Consistency. Personalized content. Multiple channels. Just because as an individual you may not be using a particular channel does not mean your audience isn’t there. Do some valid research and persona development and let those pieces of information be your guide as to when, where and how messages go out. Budget is another big one. Just because some of the channels themselves are free to use doesn’t mean you should have a budget in place to use them. You want a good mix of organic (free) and paid messaging on all digital channels.
How “long-term” should your marketing plan be?
A long-term plan is great, so long as it can grow with you. Gone are at the days of crafting 5-10 year marketing plans (OK, maybe no one ever had a 10-year marketing plan). In an age where digital media and content is king, marketers have to be mindful that these channels and tactics move and change quickly. My advice is to put together a marketing plan that spans 12 months and re-visit that plan at least once a quarter. A 12-month plan is important because it takes about that long to see good traction if you’re implementing new techniques. Starting a blog for thought-leadership? You’re going to need a year to see that strategy to fruition and get a sense of if you’re on the right path. Putting more energy into social media marketing? Twelve months is a good span of time to consider making changes or assessing whether or not what you’re doing is truly working.
The point is, marketing—content marketing specifically—is not a sprint. It’s a marathon. And marathons need to be planned for, assessed and evaluated in order to decide if you’d ever do it again.
Talk to us about budgets. How much should we allocate?
Marketing budgets will vary depending on many things—size of your company, the other business goals you have this year (i.e. purchase of new equipment or buildings) and so there is a definite range. First and foremost, make sure you HAVE a marketing budget (and a budget that includes digital advertising as well as all of the other components of marketing). One of the recent studies I’ve seen (by Go-to-Market Strategies) suggests that companies are spending anywhere between 6 – 10% of their revenue on marketing (and for smaller companies or nonprofits, that number dips to around 3%). Larger companies have been known to spend 11 – 15% of their revenue on marketing.

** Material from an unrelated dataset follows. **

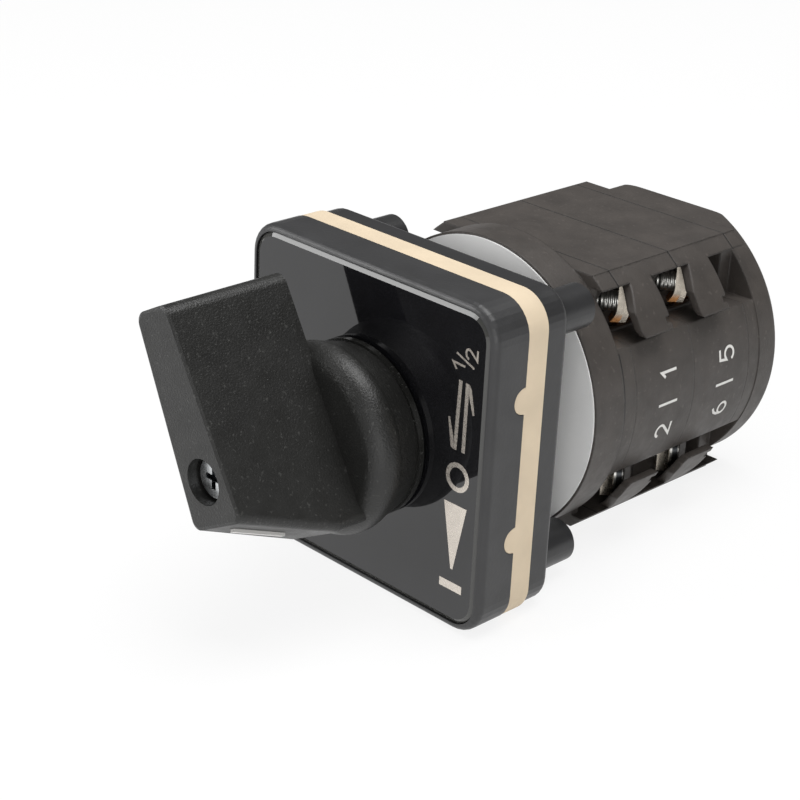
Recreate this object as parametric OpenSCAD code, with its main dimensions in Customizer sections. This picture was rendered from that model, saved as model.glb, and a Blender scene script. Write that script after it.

One thing to consider: If you increase your marketing budget, will you be prepared to handle the growth? If what you’re doing takes off and is successful (and that’s the point of the plan, right?) then do you have the team in place, product in place, resources in place, to carry out the influx of business that may occur when it all works out how you planned? It’s a valid question and something that should also be considered as you’re putting together your marketing budget for the year.
What’s the one social media channel we should all be using?
You’re not going to like this answer, but it depends.
Where does your target audience hang out? Are you more concerned with reaching Baby Boomers or filling your sales funnel with Millennials and Gen Z to sustain your business? Do you have the resources to be consistent in your posts (and engagement) on multiple channels at once?
There is not a one-size-fits-all answer for where you should be in terms of social media and your brand. For instance, Instagram is a great visual platform and for the lighting industry, yes, being on Instagram makes great sense because it’s visual and there are so many great things to share in that regard. However, before you put all your eggs in the Instagram basket, do some testing to see if your audience is actually making a move/decisions from the content (or the type of people who are clicking and engaging with your content there). Instagram is an awesome platform to showcase products, but it is not always the right platform to entice customers to buy. Test out both organic and paid content (ads and sponsored content) on Instagram as a way to measure success.
LinkedIn and Facebook are the other two channels where you may be able to connect directly with distributors. LinkedIn is great for those B2B connections—personal connections with people who you know are the decision-makers. Facebook because, even if you’re selling B2B, you’re still selling to a PERSON and those people are on Facebook. Same thing here—test with organic and paid content and use very niche audience definitions to make sure you’re hitting the right people.
Snapchat? Tik Tok? Twitter? Same thing–do your research. The biggest piece of advice I can give to marketers looking for that ‘magic’ social media channel is to be honest as to where your customers are. It may end up that it’s a channel you are unfamiliar with and need to invest some training into; think of social media like any other tool we need to learn about and assess versus a quick-fix way to get your message out to the masses.
This is all great, but what do we do first?
Do your research. Attend workshops. Figure out who your target market is and what your goals are and then learn all you can about the channels that would help support those goals. But above all that, have a plan. Too often, marketers don’t have a plan and they’re just doing things in a reactionary way. Be proactive and plan. Use content calendars. Use third-party tools and apps. Use sources lists. You’ll see the fruits of your labor sooner than if you just decide to do everything ad hoc. Planning, no matter what industry, will always be your key to marketing success.